Time to Get Real


All year in lockdown I’d been thinking that it will do me wonders when I can see my young grandson again. Then, just when you think that nothing is ever going to happen, trees start to bud, bulbs push up, and one by one, day by day, daffodil burst into laughter. It took winter to make me see spring. 

Oh yes, I note, things are moving. I’ll get there. 

Now he only knows me as that gray haired lady on the screen, waving and blowing kisses on Facetime and Zoom through various mealtimes, playtimes, and baths. My husband has a Nanit app and we’ve been known to watch him nap by day and sleep at night. Will he recognize us when we walk in the door, in the flesh and three-dimensional? 

My grandmother loved us with every ounce of her ninety pound being. When we were very young my sister and I made mudpies upon the back stoop of her house, just steps from the kitchen where she twirled about, a calico apron over her dress, making our favorite dishes for dinner: Goulash, and a checkerboard cake. 

We thought she was magic.

At another age we had a singular talent it seemed, of weaving potholders, and apparently couldn’t stop. Potholders in all their bright color palette. Having gifted them to everyone we knew and still toting a stockpile, we had the good idea of stitching them together to make a blanket or a throw for our grandmother. Which she displayed over the back of the sofa, or “divan” as she called it, in her apartment. Whenever I visited thereafter, I knew it was the ugliest thing. 

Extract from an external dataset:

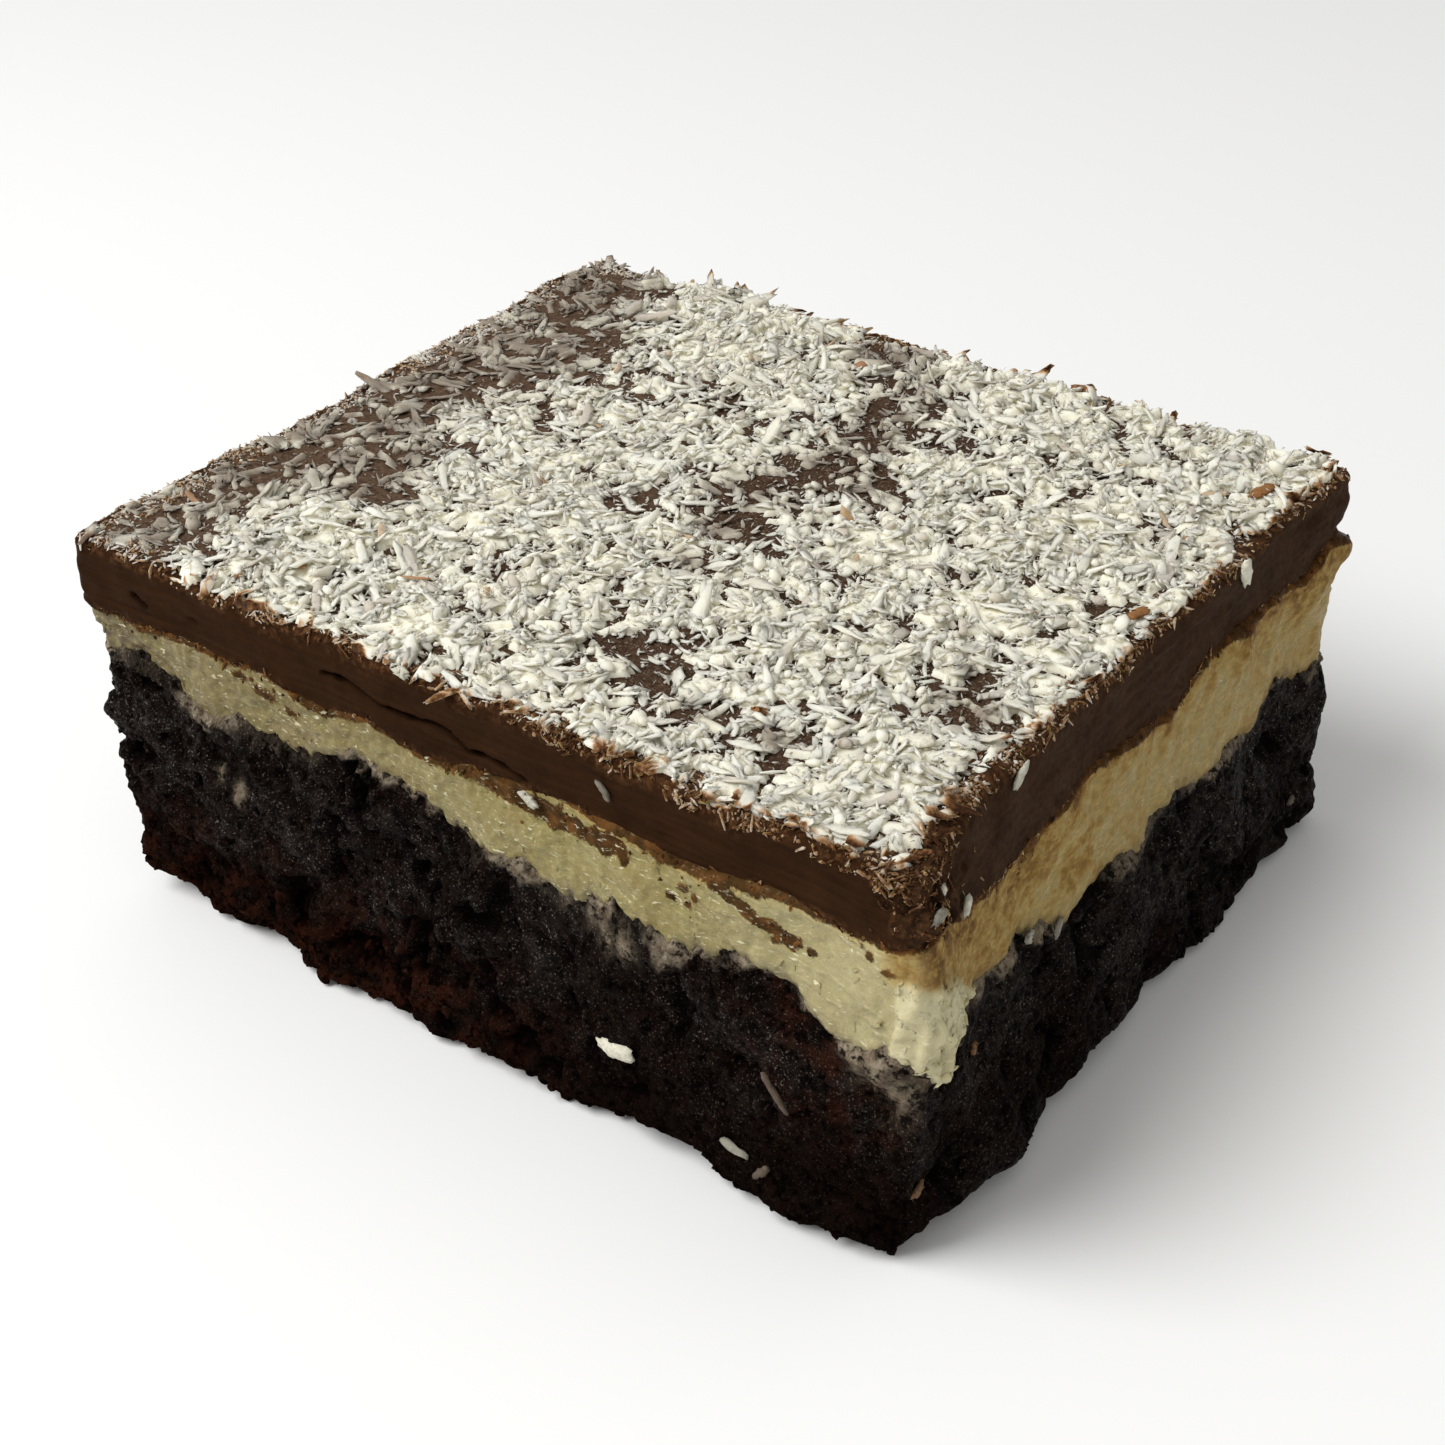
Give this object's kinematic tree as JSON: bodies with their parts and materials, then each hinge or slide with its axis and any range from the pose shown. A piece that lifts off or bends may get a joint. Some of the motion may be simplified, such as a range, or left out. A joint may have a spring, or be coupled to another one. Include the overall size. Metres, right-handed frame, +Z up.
{
  "type": "coconut ganache brownie",
  "caption": "Cut slice of chocolate brownie with a coconut filling and a ganache slab on top, strewn with coconut flakes, for a plate or a cake stand.",
  "frame": {"origin": "middle of the slice's outer box in plan, at the height that it rests on", "axes": "+X along the longer cut side, +Y from the front cut side to the back one, +Z up through the layers"},
  "size_m": [0.0838, 0.0704, 0.037],
  "materials": {
    "brownie": "moist dark chocolate crumb",
    "coconut_filling": "soft, moist and fibrous, pale cream",
    "ganache": "satin dark chocolate"
  },
  "bodies": {
    "root": {"brownie_base": "brownie", "coconut_filling": "coconut_filling", "ganache_slab": "ganache"}
  },
  "joints": []
}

Yet there it was, for years.

Every summer we piled into our grandmother’s log cabin on a small lake in Connecticut—for the entire summer. Idyllic, free-range childhood memories that have come to mean more to me with each passing year.  Later, when going off to camp, or when boarding schools took us away, she became our pen pal. Drawing on her former teaching experience in the 1920’s—before she was married and became pregnant and had to quit teaching–my grandmother took out her red pen, corrected our letters to her, and sent them back. And no, we didn’t mind, not at all. That was love. 

Little lady. Big shoes to fill. 

I have to wonder, what kind of grandmother will I be? When I get real, I mean.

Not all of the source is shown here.